» DATA BLOCK:
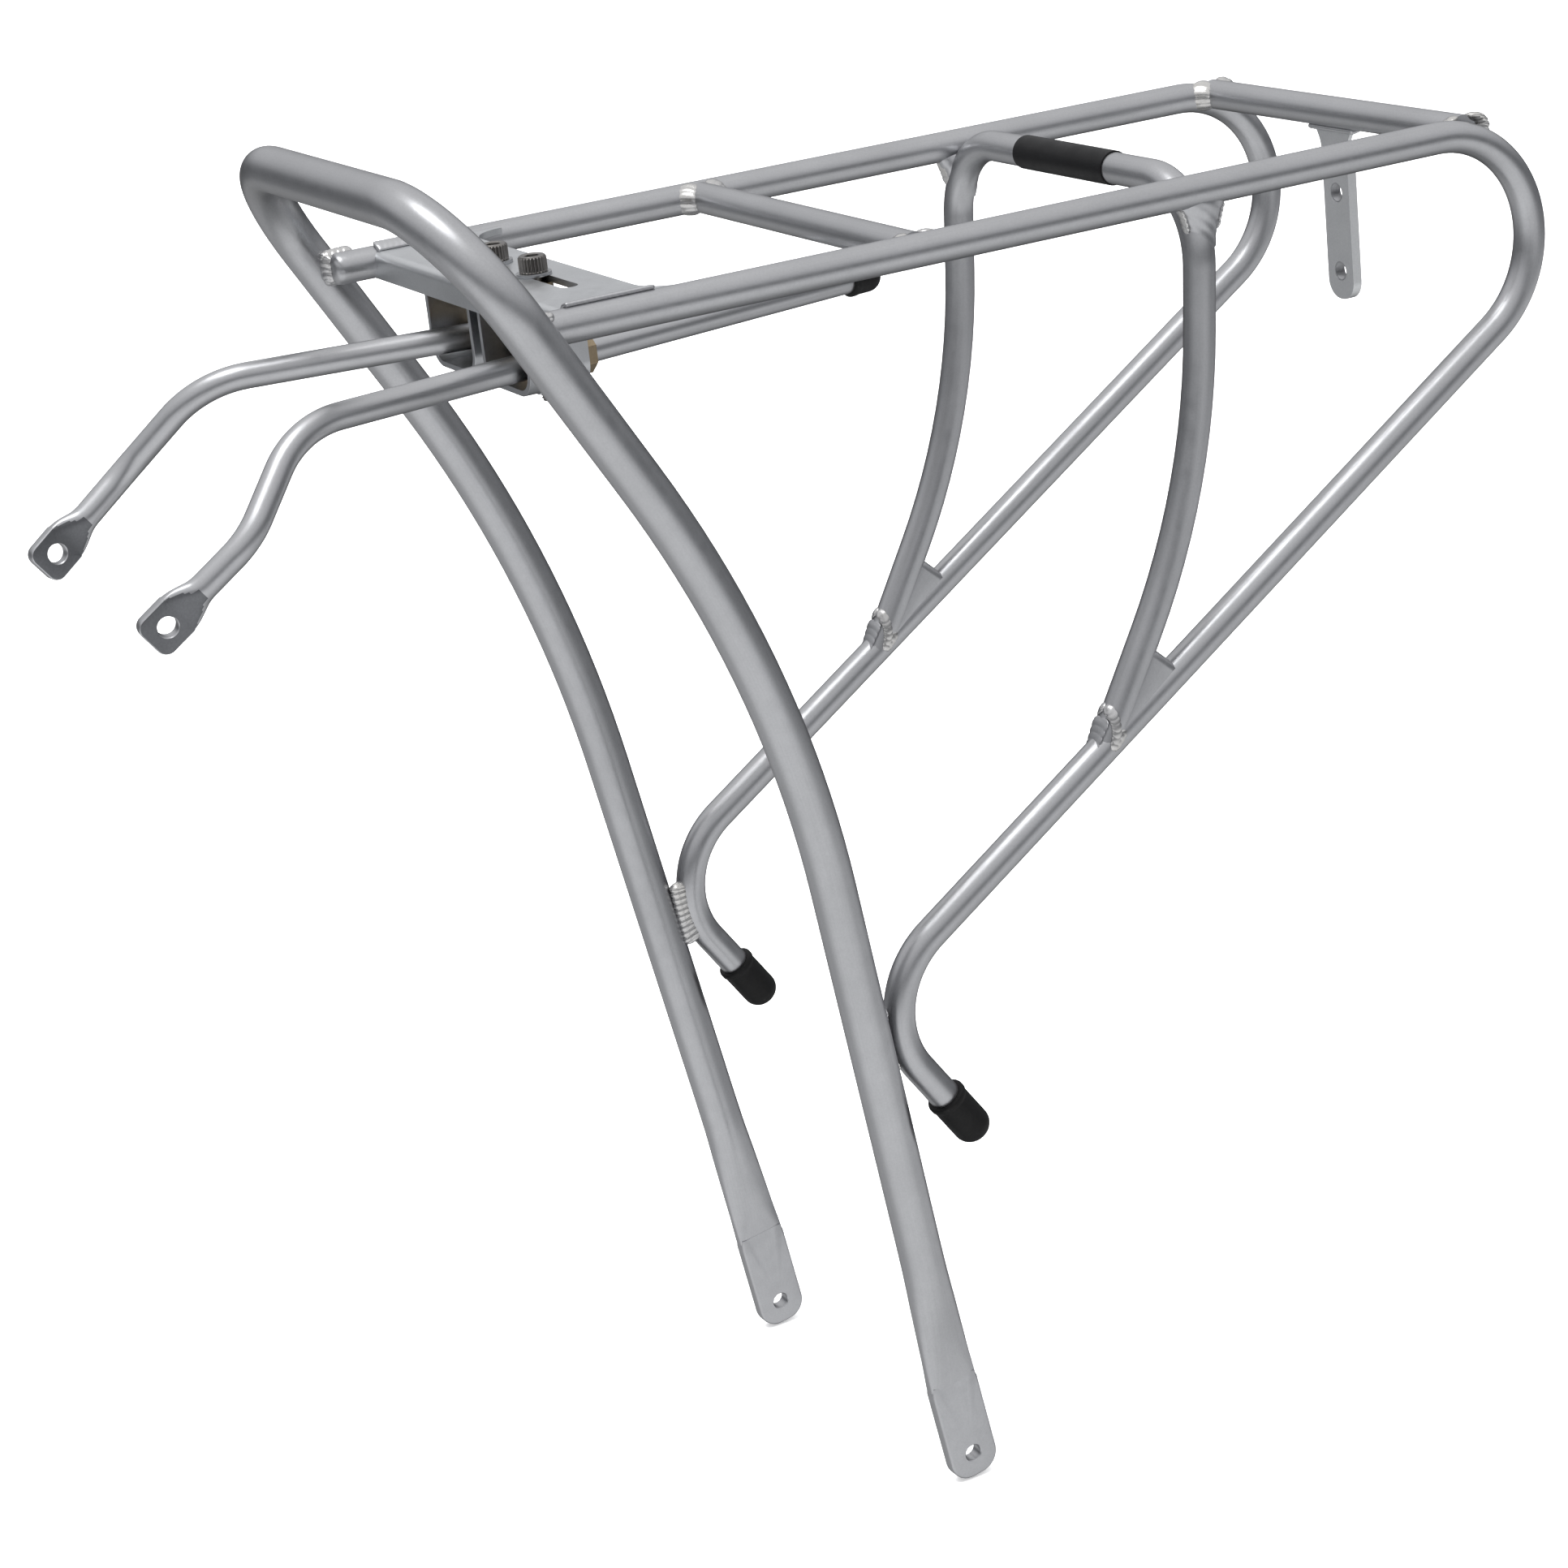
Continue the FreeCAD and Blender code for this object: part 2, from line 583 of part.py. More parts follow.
def clamp_nut():
    """Hexagon whose lower corners are trimmed by a cone that widens upwards."""
    bottom = "Dims.stirrup_bottom-Dims.nut_t"
    prism = hexagon("nut_hex", "Dims.nut_af", "Dims.nut_t", *BOLT_AXIS, bottom)
    cone = doc.addObject("Part::Cone", "nut_cone")
    low_radius = "Dims.nut_af/2*Dims.nut_cone_ratio"
    bind(cone, Radius1=low_radius, Radius2=low_radius + "+Dims.nut_t*Dims.nut_cone_slope",
         Height="Dims.nut_t")
    place(cone, *BOLT_AXIS, bottom)
    trimmed = cut("nut_com", prism, cone, kind="Part::Common")
    bore = cylinder("nut_bore", "Dims.nut_bore_r", "Dims.nut_t+4", *BOLT_AXIS, bottom + "-2")
    return cut("left_clamp_nut", trimmed, bore)


def clamp_bolt():
    """Socket-head bolt from above the washer to below the nut."""
    shank = cylinder("bolt_shank", "Dims.bolt_r",
                     "Dims.plate_top+Dims.washer_t-Dims.stirrup_bottom"
                     "+Dims.nut_t+Dims.bolt_tail",
                     *BOLT_AXIS, "Dims.stirrup_bottom-Dims.nut_t-Dims.bolt_tail")
    seat = "Dims.plate_top+Dims.washer_t"
    head = cylinder("bolt_head", "Dims.bolt_head_r", "Dims.bolt_head_h", *BOLT_AXIS, seat)
    head_top = size.plate_top + size.washer_t + size.bolt_head_h + size.deck_z
    head = fillet("bolt_head_f", head, size.bolt_head_edge,
                  lambda edge: edge.CenterOfMass.z > head_top - 1 and edge.Length > 20)
    socket = hexagon("bolt_socket", "Dims.socket_af", "Dims.socket_deep+1",
                     *BOLT_AXIS, seat + "+Dims.bolt_head_h-Dims.socket_deep")
    return cut("left_clamp_bolt", fuse("bolt_body", shank, head), socket)


washer = clamp_washer()
nut = clamp_nut()
bolt = clamp_bolt()

# ------------------------------------------------------------------ stays
toe = math.radians(size.toe_deg)
stay_dir = Vector(-math.sin(toe), math.cos(toe), 0)      # front to rear, straight run
outwards = Vector(math.cos(toe), math.sin(toe), 0)
stay_in_clamp = clamp_centre + outwards * size.stay_off


def on_stay_axis(y):
    """Point of the straight run at y of the deck."""
    return stay_in_clamp + stay_dir * ((y + size.front_y - stay_in_clamp.y) / stay_dir.y)


stay_rear = on_stay_axis(size.stay_rear_y)


def stay_shape():
    """Rod bent down at the front, flared into a flat tab with a hole."""
    corner_a = on_stay_axis(size.stay_a_y)
    corner_b = deck_point(size.stay_b_x, size.stay_b_y, size.stay_b_z)
    hole = deck_point(size.stay_c_x, size.stay_c_y, size.stay_c_z)
    along = (hole - corner_b).normalize()
    taper_start = hole - along * size.stay_taper
    flat_start = hole - along * size.stay_flat
    rod = pipe(rounded([stay_rear, corner_a, corner_b, taper_start],
                       [size.stay_bend_a, size.stay_bend_b]), size.stay_r)
    # tab normal, as near lateral as the rod allows
    normal = (X_AXIS - along * X_AXIS.dot(along)).normalize()
    across = along.cross(normal).normalize()
    flare = Part.makeLoft(
        [superellipse(taper_start + (flat_start - taper_start) * station,
                      normal, across, half_t, half_w, exponent)
         for station, half_t, half_w, exponent in STAY_STATIONS], True, False)
    tab = flat_tab(flat_start - along * size.stay_lap, hole, along, across, normal,
                   size.stay_tab_w, size.stay_tab_t, size.stay_end, size.stay_corner,
                   size.stay_edge)
    cutter = Part.makeCylinder(size.stay_hole_r, 20, hole - normal * 10, normal)
    return rod.fuse(flare).fuse(tab).removeSplitter().cut(cutter)


left_stay = feature("left_stay", stay_shape())


# ------------------------------------------------------------------ caps
def cap(name, tube_end, direction, radius, length, bore_r, bore_deep):
    """Blind cap with a rounded closed end; tube_end is the tube's end inside it."""
    dome = radius * 0.72
    flat = radius - dome
    shoulder = length - dome
    bulge = dome * DIAGONAL
    profile = outline(ORIGIN, Vector(radius, 0, 0), Vector(radius, 0, shoulder),
                      (Vector(flat + bulge, 0, shoulder + bulge), Vector(flat, 0, length)),
                      Vector(0, 0, length), ORIGIN)
    body = Part.Face(profile).revolve(ORIGIN, Z_AXIS, 360)
    body = body.cut(Part.makeCylinder(bore_r, bore_deep + 0.02))
    body.Placement = FreeCAD.Placement(tube_end - direction * bore_deep,
                                       FreeCAD.Rotation(Z_AXIS, direction))
    return feature(name, body)


left_stay_cap = cap("left_stay_cap", stay_rear, stay_dir, size.stay_cap_r, size.stay_cap_len,
                    size.stay_r, size.stay_cap_len - size.stay_cap_wall)
left_foot_cap = cap("left_foot_cap", rail_tip, rail_tip_dir, size.cap_r, size.cap_len,
                    size.rail_r, size.cap_from_tip)

# ------------------------------------------------------------------ reflector bracket
STRAP_CORNER = 0.92      # bottom corner radius over half width
FLARE_OUT = 5.5          # how far each side flares out at the top
FLARE_LIP = 1.5          # straight height above the flare
FLARE_DROP = 11.0        # from the top down to the start of the flare
FLARE_MID = (1.3, 6.6)   # point on the flare arc: outwards, down from the top


def strap_face(half, top, bottom, y, flared):
    """Upright face with rounded bottom corners and a flared or straight top."""
    radius = half * STRAP_CORNER
    inner = half - radius
    bulge = radius * DIAGONAL

    def at(x, z):
        return Vector(x, y, z)

    start = at(-half, bottom + radius)
    low_left, low_right = at(-half, top - FLARE_DROP), at(half, top - FLARE_DROP)
    if flared:
        wide = half + FLARE_OUT
        mid_x, mid_z = half + FLARE_MID[0], top - FLARE_MID[1]
        lip = top - FLARE_LIP
        head = [(at(-mid_x, mid_z), at(-wide, lip)), at(-wide, top), at(wide, top),
                at(wide, lip), (at(mid_x, mid_z), low_right)]
    else:
        head = [at(-half, top), at(half, top), low_right]
    corner_z = bottom + radius - bulge
    return Part.Face(outline(
        start, low_left, *head, at(half, bottom + radius),
        (at(inner + bulge, corner_z), at(inner, bottom)), at(-inner, bottom),
        (at(-inner - bulge, corner_z), start)))


cross_solid = Part.makeCylinder(size.cross_r, 2 * size.rail_x,
                                deck_point(-size.rail_x, size.rear_cross_y, 0), X_AXIS)


def reflector_strap():
    """Strap under the rear cross tube, dished from the rear, with two holes."""
    half = size.strap_w / 2
    front = size.rear_cross_y + size.front_y
    floor = front + size.strap_t
    top = size.deck_z + size.strap_top
    bottom = size.deck_z + size.strap_bottom
    depth = Vector(0, size.strap_deep, 0)
    strap = strap_face(half, top, bottom, front, True).extrude(depth)
    pocket = strap_face(half - size.strap_t, top + 10, bottom + size.strap_t,
                        floor, False).extrude(depth)
    pocket_top = Part.makeBox(60, size.strap_deep + 2, 14,
                              Vector(-30, floor, top - FLARE_DROP))
    strap = strap.cut(pocket).cut(pocket_top)
    for k in (0, 1):
        z = size.deck_z + size.strap_hole_z - k * size.strap_pitch
        strap = strap.cut(Part.makeCylinder(size.strap_hole_r, 20, Vector(0, front - 5, z),
                                            Vector(0, 1, 0)))
    strap = strap.cut(cross_solid)
    # the cross tube may part off scraps at the top
    return max((solid for solid in strap.Solids
                if solid.CenterOfMass.z < size.deck_z - 8), key=lambda solid: solid.Volume)


strap = reflector_strap()
bracket = feature("reflector_bracket", strap)

# ------------------------------------------------------------------ right-hand parts
for part, left in (("clamp_stirrup", stirrup), ("clamp_block", block), ("clamp_bolt", bolt),
                   ("clamp_washer", washer), ("clamp_nut", nut), ("stay", left_stay),
                   ("stay_cap", left_stay_cap), ("foot_cap", left_foot_cap)):
    mirrored("right_" + part, left)
doc.recompute()


# ------------------------------------------------------------------ weld seams
# A seam is where two thickened parts overlap inside a ball, less the parts.
def ball(x, y, z, radius):
    return Part.makeSphere(radius, deck_point(x, y, z))


def seam(first, second, where, parts):
    overlap = first.common(where).common(second.common(where))
    for part in parts:
        overlap = overlap.cut(part)
    return [solid for solid in overlap.Solids if solid.Volume > 0.8]


def cross_bar(radius, length, x, y):
    return Part.makeCylinder(radius, length, deck_point(x, y, 0), X_AXIS)


def left_seams():
    rail_big = pipe(rail_edges, size.rail_r + size.weld)
    hoop_big = pipe(hoop_edges, size.hoop_r + size.weld)
    inner_big = pipe(inner_edges, size.inner_r + size.weld)
    # deck rail to hoop leg
    seams = seam(rail_big, hoop_big, ball(77, -11, 0, 15),
                 [rail_outer, hoop_solid, plate.Shape])
    # lower bend to hoop leg
    seams += seam(rail_big, hoop_big, ball(71.5, 82, -236, 26), [rail_outer, hoop_solid])
    # cross tubes to rail
    for y in (size.mid_cross_y, size.rear_cross_y):
        seams += seam(rail_big, cross_bar(size.cross_r + size.weld, 30, 40, y),
                      ball(67, y, 0, 16), [rail_outer, cross_bar(size.cross_r, 60, 30, y)])
    # inner hoop under the rail, and its lower end on the strut
    for where in (ball(68, size.inner_y, -8, 15), ball(71.4, 176, -156, 34)):
        seams += seam(rail_big, inner_big, where, [rail_outer, inner_outer])
    # plate edge along the rail, stopping short of the plate's ends
    margin = 1.5
    edge_box = Part.makeBox(9, size.plate_rear - size.plate_front - 2 * margin, 3.6,
                            deck_point(62.5, size.plate_front + margin, size.plate_top - 0.2))
    seams += seam(pipe(rail_edges, size.rail_r + size.weld_plate), edge_box,
                  ball(68, 18, 3, 30), [rail_outer, plate.Shape, hoop_solid])
    return seams


def bracket_seams():
    """Seams of the reflector bracket under the rear cross tube."""
    grow = size.weld_strap
    half = size.strap_w / 2 + 5
    strap_big = Part.makeBox(2 * half, size.strap_t + 2 * grow, 16,
                             deck_point(-half, size.rear_cross_y - grow, -13))
    return seam(cross_bar(size.cross_r + grow, 40, -20, size.rear_cross_y), strap_big,
                ball(0, size.rear_cross_y, -4, 22), [cross_solid, strap])


def clear_of(bead, neighbours):
    """The bead without what reaches into a neighbour."""
    for other in neighbours:
        if bead.BoundBox.intersect(other.BoundBox) and bead.common(other).Volume > 1e-3:
            rest = bead.cut(other)
            if rest.Solids:
                bead = largest(rest)
    return bead


def merge_touching(beads):
    """Seams that meet each other become one bead."""
    merged = []
    for bead in beads:
        for i, other in enumerate(merged):
            if bead.BoundBox.intersect(other.BoundBox) and bead.common(other).Volume > 1e-4:
                merged[i] = other.fuse(bead)
                break
        else:
            merged.append(bead)
    return merged


beads = []
for left in left_seams():
    beads += [left, flip_shape(left)]
beads += bracket_seams()
neighbours = [obj.Shape for obj in (main_hoop, left_rail, right_rail, plate, mid_cross,
                                    rear_cross, inner_hoop, bracket)]
beads = merge_touching([clear_of(bead, neighbours) for bead in beads])
feature("weld_seams", Part.makeCompound([solid for bead in beads for solid in bead.Solids]))
doc.recompute()

# ------------------------------------------------------------------ export
SINGLE = ["main_hoop", "mid_cross_tube", "rear_cross_tube", "inner_hoop", "hoop_band",
          "front_plate", "reflector_bracket", "weld_seams"]
PAIRED = ["side_rail", "clamp_stirrup", "clamp_block", "clamp_bolt", "clamp_washer",
          "clamp_nut", "stay", "stay_cap", "foot_cap"]
NODES = SINGLE + [side + part for part in PAIRED for side in ("left_", "right_")]

for obj in doc.Objects:
    if "Invalid" in obj.State or "Error" in obj.State:
        raise RuntimeError("bad state: %s %s" % (obj.Name, obj.State))
os.makedirs("parts", exist_ok=True)
for node in NODES:
    shape = doc.getObject(node).Shape
    if shape.isNull() or not shape.isValid():
        raise RuntimeError("bad shape: " + node)
    shape.exportStep("parts/%s.step" % node)
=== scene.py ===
"""A tubular cycle rack in satin silver, standing as it is fitted.

+X is the rack's left, +Y its rear and +Z is up. The deck of two side rails and two cross
tubes is level at DECK_Z. The main hoop rises in front of it and runs down to two foot tabs.
Two stays reach forward from clamps under the deck. Shapes are worked out in millimetres
and turned into metres when a mesh is made; the stage, lights and camera are in metres.
"""

import json
import math

import bmesh
import bpy
import numpy as np
from mathutils import Matrix, Vector


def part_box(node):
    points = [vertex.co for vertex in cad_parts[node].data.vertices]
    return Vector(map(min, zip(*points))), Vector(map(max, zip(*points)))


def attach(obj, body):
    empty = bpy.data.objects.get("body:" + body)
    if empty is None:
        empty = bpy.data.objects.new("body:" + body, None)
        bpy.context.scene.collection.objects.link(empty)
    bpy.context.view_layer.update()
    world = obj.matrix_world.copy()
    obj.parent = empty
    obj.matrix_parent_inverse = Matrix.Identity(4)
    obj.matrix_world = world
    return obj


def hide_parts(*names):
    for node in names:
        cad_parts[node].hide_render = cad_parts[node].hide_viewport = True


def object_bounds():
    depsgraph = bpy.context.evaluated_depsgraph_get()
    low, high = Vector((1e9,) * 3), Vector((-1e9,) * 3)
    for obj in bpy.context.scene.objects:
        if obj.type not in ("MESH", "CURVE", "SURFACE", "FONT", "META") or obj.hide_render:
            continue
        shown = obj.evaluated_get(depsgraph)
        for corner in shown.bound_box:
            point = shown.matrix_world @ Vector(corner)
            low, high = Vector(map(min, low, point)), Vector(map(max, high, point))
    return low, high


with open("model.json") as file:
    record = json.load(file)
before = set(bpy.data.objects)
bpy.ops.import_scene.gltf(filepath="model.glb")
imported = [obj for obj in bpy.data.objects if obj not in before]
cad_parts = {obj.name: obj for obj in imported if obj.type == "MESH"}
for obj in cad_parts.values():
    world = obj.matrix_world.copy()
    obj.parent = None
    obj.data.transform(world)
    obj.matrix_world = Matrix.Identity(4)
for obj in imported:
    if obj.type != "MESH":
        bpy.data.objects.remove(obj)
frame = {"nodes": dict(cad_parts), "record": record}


def plain(box):
    return [[float(x) for x in corner] for corner in box]


CAD_BOX = plain(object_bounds())
NODES = frame["nodes"]
SLOT = {part["node"]: part["material_slot"] for part in frame["record"]["subparts"]}
BODY = {name: body for body, names in frame["record"]["behaviour"]["bodies"].items()
        for name in names}
SCENE = bpy.context.scene
MM = 0.001


def vec(*parts):
    return np.array(parts, float)


def unit(v):
    v = np.asarray(v, float)
    return v / np.linalg.norm(v)


# ---------------------------------------------------------------- driving dimensions, mm
X_AXIS = vec(1, 0, 0)
FRONT_Y = -96.1                 # lengths along the deck start here
DECK_Z = 392.0                  # axis height of the rails and cross tubes
TUBE_R = 5.0                    # rails, cross tubes and inner hoop
HOOP_R = 7.0
STAY_R = 4.0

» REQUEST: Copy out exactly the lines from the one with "cad_parts[node].hide_render = cad_parts[node].hide_viewport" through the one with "shown = obj.evaluated_get(depsgraph)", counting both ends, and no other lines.

» FINISHED TASK:
        cad_parts[node].hide_render = cad_parts[node].hide_viewport = True


def object_bounds():
    depsgraph = bpy.context.evaluated_depsgraph_get()
    low, high = Vector((1e9,) * 3), Vector((-1e9,) * 3)
    for obj in bpy.context.scene.objects:
        if obj.type not in ("MESH", "CURVE", "SURFACE", "FONT", "META") or obj.hide_render:
            continue
        shown = obj.evaluated_get(depsgraph)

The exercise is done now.